== What you are asked to do ==
Return, word for word, every line that follows.

== Material ==
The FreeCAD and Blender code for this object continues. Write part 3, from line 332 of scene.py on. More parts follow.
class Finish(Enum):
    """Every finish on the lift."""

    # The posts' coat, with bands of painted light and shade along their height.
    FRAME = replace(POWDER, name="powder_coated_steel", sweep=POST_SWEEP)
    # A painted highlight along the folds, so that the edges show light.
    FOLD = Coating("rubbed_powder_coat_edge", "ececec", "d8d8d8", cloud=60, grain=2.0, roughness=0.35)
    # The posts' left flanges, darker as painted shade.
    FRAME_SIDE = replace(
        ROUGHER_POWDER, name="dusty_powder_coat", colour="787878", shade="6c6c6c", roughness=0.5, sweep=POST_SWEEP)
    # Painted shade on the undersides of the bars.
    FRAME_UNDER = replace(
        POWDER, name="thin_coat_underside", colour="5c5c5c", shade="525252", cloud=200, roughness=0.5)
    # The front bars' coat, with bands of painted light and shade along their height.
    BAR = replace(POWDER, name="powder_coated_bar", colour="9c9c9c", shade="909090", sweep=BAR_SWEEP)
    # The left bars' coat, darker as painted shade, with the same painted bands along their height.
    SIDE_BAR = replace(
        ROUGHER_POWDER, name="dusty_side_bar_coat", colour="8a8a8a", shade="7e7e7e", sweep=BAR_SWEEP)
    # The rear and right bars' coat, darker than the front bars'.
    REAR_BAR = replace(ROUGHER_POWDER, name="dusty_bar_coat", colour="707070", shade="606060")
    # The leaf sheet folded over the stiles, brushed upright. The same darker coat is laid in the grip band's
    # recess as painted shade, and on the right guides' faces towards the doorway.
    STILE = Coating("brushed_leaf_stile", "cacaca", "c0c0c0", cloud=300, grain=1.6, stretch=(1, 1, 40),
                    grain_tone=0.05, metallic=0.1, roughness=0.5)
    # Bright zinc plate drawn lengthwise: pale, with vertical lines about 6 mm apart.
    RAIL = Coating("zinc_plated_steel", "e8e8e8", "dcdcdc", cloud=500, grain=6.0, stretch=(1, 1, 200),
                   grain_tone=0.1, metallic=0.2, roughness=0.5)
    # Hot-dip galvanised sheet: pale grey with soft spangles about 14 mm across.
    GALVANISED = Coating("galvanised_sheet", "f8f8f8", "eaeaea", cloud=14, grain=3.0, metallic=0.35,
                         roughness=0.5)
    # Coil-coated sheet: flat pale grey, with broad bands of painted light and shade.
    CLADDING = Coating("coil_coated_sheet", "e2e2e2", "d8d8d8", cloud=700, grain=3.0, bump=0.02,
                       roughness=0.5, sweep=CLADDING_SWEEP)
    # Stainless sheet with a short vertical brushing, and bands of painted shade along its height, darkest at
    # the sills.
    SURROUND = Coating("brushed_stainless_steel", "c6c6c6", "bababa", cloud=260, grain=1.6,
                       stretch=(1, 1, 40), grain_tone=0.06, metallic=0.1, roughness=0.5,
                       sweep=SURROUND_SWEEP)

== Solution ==
The FreeCAD and Blender code for this object continues. Write part 3, from line 332 of scene.py on. More parts follow.
class Finish(Enum):
    """Every finish on the lift."""

    # The posts' coat, with bands of painted light and shade along their height.
    FRAME = replace(POWDER, name="powder_coated_steel", sweep=POST_SWEEP)
    # A painted highlight along the folds, so that the edges show light.
    FOLD = Coating("rubbed_powder_coat_edge", "ececec", "d8d8d8", cloud=60, grain=2.0, roughness=0.35)
    # The posts' left flanges, darker as painted shade.
    FRAME_SIDE = replace(
        ROUGHER_POWDER, name="dusty_powder_coat", colour="787878", shade="6c6c6c", roughness=0.5, sweep=POST_SWEEP)
    # Painted shade on the undersides of the bars.
    FRAME_UNDER = replace(
        POWDER, name="thin_coat_underside", colour="5c5c5c", shade="525252", cloud=200, roughness=0.5)
    # The front bars' coat, with bands of painted light and shade along their height.
    BAR = replace(POWDER, name="powder_coated_bar", colour="9c9c9c", shade="909090", sweep=BAR_SWEEP)
    # The left bars' coat, darker as painted shade, with the same painted bands along their height.
    SIDE_BAR = replace(
        ROUGHER_POWDER, name="dusty_side_bar_coat", colour="8a8a8a", shade="7e7e7e", sweep=BAR_SWEEP)
    # The rear and right bars' coat, darker than the front bars'.
    REAR_BAR = replace(ROUGHER_POWDER, name="dusty_bar_coat", colour="707070", shade="606060")
    # The leaf sheet folded over the stiles, brushed upright. The same darker coat is laid in the grip band's
    # recess as painted shade, and on the right guides' faces towards the doorway.
    STILE = Coating("brushed_leaf_stile", "cacaca", "c0c0c0", cloud=300, grain=1.6, stretch=(1, 1, 40),
                    grain_tone=0.05, metallic=0.1, roughness=0.5)
    # Bright zinc plate drawn lengthwise: pale, with vertical lines about 6 mm apart.
    RAIL = Coating("zinc_plated_steel", "e8e8e8", "dcdcdc", cloud=500, grain=6.0, stretch=(1, 1, 200),
                   grain_tone=0.1, metallic=0.2, roughness=0.5)
    # Hot-dip galvanised sheet: pale grey with soft spangles about 14 mm across.
    GALVANISED = Coating("galvanised_sheet", "f8f8f8", "eaeaea", cloud=14, grain=3.0, metallic=0.35,
                         roughness=0.5)
    # Coil-coated sheet: flat pale grey, with broad bands of painted light and shade.
    CLADDING = Coating("coil_coated_sheet", "e2e2e2", "d8d8d8", cloud=700, grain=3.0, bump=0.02,
                       roughness=0.5, sweep=CLADDING_SWEEP)
    # Stainless sheet with a short vertical brushing, and bands of painted shade along its height, darkest at
    # the sills.
    SURROUND = Coating("brushed_stainless_steel", "c6c6c6", "bababa", cloud=260, grain=1.6,
                       stretch=(1, 1, 40), grain_tone=0.06, metallic=0.1, roughness=0.5,
                       sweep=SURROUND_SWEEP)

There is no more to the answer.